=== What you should do ===
How many lines of these entries hold the string "bending"? Answer with the number alone.

=== Information provided ===
========

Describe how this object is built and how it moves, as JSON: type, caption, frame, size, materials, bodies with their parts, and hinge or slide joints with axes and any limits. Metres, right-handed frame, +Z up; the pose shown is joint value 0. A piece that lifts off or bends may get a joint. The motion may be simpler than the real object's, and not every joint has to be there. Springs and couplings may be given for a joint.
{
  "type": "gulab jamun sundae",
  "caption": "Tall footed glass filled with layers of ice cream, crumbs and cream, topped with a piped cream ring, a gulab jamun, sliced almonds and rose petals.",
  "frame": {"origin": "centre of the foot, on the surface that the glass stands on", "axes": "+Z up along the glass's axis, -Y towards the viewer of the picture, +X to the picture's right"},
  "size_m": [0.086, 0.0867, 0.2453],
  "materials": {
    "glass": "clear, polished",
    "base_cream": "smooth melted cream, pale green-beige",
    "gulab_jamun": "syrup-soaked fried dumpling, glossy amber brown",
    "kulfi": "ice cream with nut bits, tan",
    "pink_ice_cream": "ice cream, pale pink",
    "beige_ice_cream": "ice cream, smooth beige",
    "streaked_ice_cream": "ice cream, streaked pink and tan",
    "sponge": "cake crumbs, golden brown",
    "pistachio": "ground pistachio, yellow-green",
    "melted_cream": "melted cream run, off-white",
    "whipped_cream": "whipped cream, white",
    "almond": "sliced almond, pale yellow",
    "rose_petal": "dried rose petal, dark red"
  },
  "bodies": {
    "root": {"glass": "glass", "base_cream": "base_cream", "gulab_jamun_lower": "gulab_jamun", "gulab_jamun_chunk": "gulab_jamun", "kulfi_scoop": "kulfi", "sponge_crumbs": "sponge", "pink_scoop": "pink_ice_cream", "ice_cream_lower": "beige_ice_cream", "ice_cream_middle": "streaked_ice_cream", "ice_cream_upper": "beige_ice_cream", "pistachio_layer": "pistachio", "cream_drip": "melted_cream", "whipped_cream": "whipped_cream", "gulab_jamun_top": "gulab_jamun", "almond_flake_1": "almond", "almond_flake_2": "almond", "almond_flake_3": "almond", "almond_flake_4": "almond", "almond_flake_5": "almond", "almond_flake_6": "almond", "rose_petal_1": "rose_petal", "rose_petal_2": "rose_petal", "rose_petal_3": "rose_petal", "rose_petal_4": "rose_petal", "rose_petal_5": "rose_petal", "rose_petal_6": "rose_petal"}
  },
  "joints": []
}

========

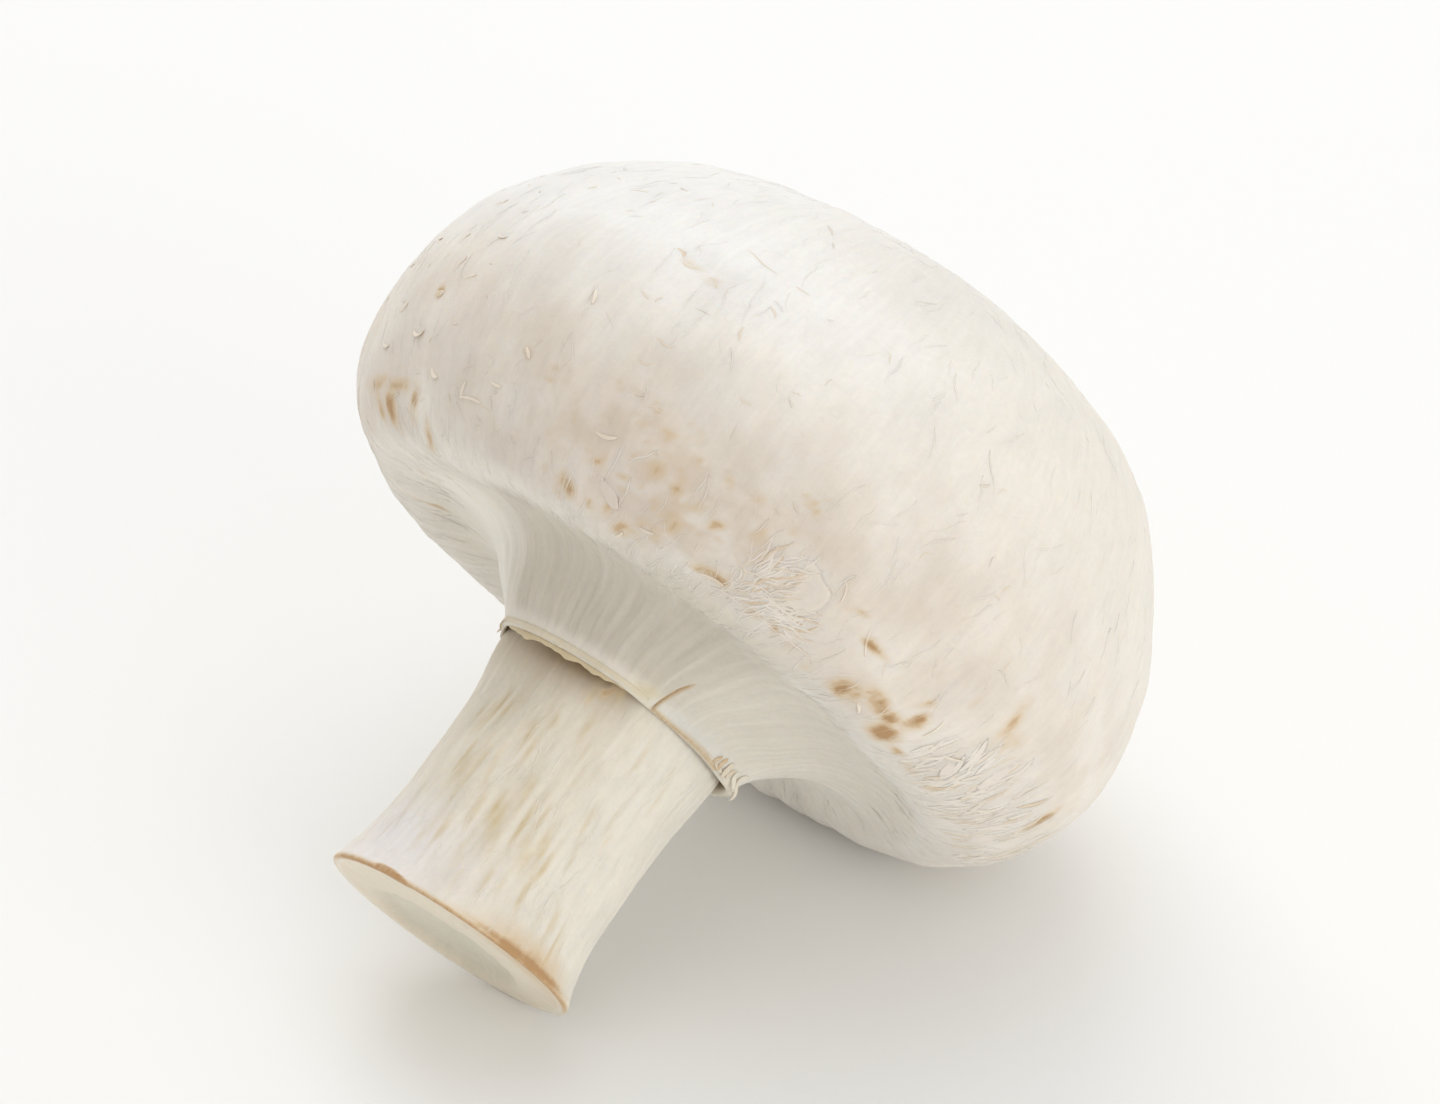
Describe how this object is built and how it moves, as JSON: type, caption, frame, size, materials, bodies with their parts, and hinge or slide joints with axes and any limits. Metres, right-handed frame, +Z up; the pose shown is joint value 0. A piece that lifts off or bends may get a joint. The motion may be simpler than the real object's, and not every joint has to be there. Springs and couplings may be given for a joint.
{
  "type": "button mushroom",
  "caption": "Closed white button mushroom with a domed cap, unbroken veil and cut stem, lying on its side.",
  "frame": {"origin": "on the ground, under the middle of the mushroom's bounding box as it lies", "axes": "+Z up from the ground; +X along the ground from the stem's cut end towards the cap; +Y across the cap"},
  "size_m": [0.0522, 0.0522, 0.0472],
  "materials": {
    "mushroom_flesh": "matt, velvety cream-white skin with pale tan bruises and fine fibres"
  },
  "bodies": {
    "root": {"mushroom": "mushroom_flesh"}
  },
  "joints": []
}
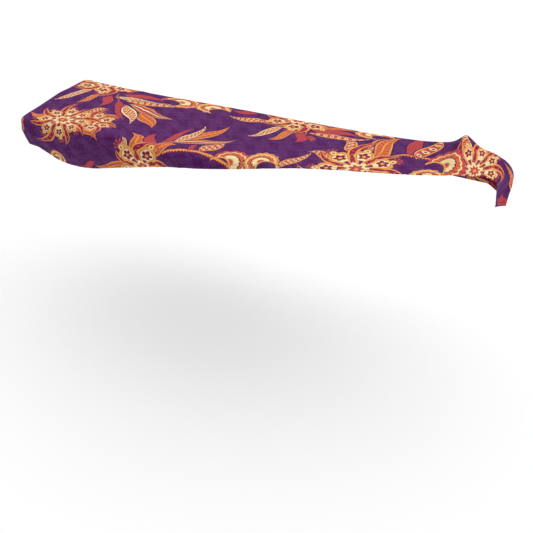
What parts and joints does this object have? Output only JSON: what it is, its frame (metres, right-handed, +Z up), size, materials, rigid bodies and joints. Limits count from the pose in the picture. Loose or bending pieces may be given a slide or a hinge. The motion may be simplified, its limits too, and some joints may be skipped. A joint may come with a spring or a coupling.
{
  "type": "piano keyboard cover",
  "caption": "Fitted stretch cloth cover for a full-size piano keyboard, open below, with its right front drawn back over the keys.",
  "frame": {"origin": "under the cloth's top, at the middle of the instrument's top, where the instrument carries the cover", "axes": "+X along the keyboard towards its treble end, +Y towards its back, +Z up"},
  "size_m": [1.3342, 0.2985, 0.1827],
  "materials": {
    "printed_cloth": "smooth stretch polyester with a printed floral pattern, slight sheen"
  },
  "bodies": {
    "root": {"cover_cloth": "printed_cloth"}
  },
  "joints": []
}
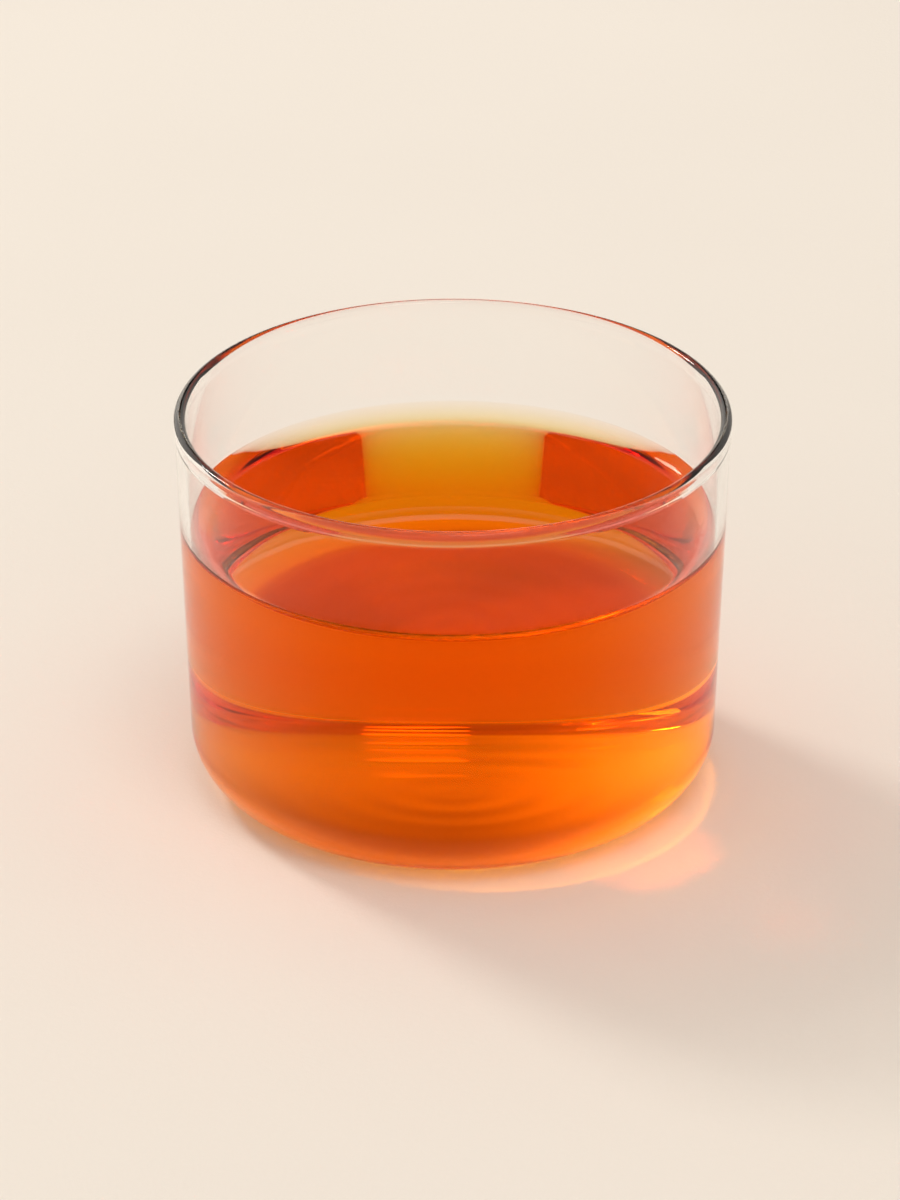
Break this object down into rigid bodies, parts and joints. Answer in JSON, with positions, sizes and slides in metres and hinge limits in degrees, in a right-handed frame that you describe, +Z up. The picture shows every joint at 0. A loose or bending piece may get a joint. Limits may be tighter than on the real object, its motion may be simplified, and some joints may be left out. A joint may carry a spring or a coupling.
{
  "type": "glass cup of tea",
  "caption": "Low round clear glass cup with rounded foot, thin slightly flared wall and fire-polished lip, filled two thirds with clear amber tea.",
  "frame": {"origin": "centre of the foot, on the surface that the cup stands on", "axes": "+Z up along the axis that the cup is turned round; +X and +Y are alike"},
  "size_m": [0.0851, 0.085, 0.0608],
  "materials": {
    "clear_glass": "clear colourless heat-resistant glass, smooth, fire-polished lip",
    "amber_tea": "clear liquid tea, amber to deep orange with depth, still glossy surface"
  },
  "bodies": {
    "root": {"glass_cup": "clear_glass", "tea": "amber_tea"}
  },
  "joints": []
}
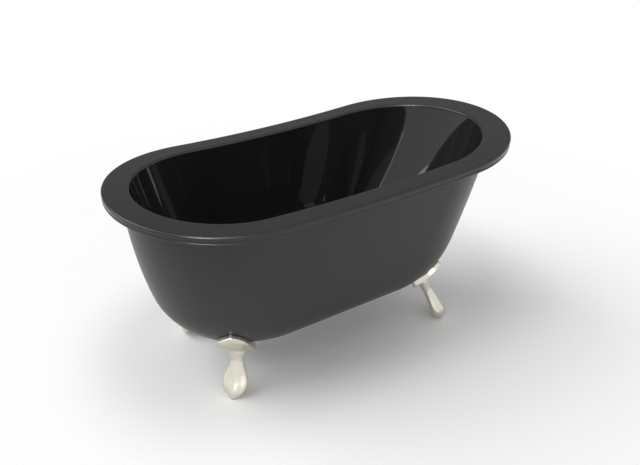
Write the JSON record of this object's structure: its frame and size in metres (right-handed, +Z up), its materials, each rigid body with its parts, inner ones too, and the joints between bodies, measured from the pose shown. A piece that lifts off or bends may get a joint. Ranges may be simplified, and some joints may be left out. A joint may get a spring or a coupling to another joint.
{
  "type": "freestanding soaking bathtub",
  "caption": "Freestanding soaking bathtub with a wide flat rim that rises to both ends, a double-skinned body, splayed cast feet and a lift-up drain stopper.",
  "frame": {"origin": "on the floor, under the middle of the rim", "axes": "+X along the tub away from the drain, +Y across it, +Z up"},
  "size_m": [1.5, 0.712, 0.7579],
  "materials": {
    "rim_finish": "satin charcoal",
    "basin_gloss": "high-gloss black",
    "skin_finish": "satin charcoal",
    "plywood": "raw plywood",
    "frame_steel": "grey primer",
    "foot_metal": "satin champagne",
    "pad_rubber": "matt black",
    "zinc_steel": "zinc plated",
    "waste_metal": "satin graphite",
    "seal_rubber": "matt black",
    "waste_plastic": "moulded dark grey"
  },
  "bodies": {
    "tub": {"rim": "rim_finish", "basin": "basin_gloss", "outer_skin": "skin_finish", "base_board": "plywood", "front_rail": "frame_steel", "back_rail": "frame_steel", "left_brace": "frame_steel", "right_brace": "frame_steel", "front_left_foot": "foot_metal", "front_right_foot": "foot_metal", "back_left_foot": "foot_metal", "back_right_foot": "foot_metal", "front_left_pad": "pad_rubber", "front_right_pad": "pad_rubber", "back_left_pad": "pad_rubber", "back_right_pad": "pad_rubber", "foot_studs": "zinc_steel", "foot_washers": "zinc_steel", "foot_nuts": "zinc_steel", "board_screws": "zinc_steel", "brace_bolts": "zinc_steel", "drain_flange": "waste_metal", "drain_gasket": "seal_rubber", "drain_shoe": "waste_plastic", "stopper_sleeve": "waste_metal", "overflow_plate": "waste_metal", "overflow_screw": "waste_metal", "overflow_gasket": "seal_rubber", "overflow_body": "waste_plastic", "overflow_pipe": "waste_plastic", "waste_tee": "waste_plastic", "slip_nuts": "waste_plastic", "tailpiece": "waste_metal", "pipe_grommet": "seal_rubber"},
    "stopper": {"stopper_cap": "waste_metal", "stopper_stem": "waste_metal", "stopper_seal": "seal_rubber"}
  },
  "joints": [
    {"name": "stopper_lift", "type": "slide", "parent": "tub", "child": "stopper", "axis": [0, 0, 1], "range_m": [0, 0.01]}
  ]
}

========

=== Response to the task ===
2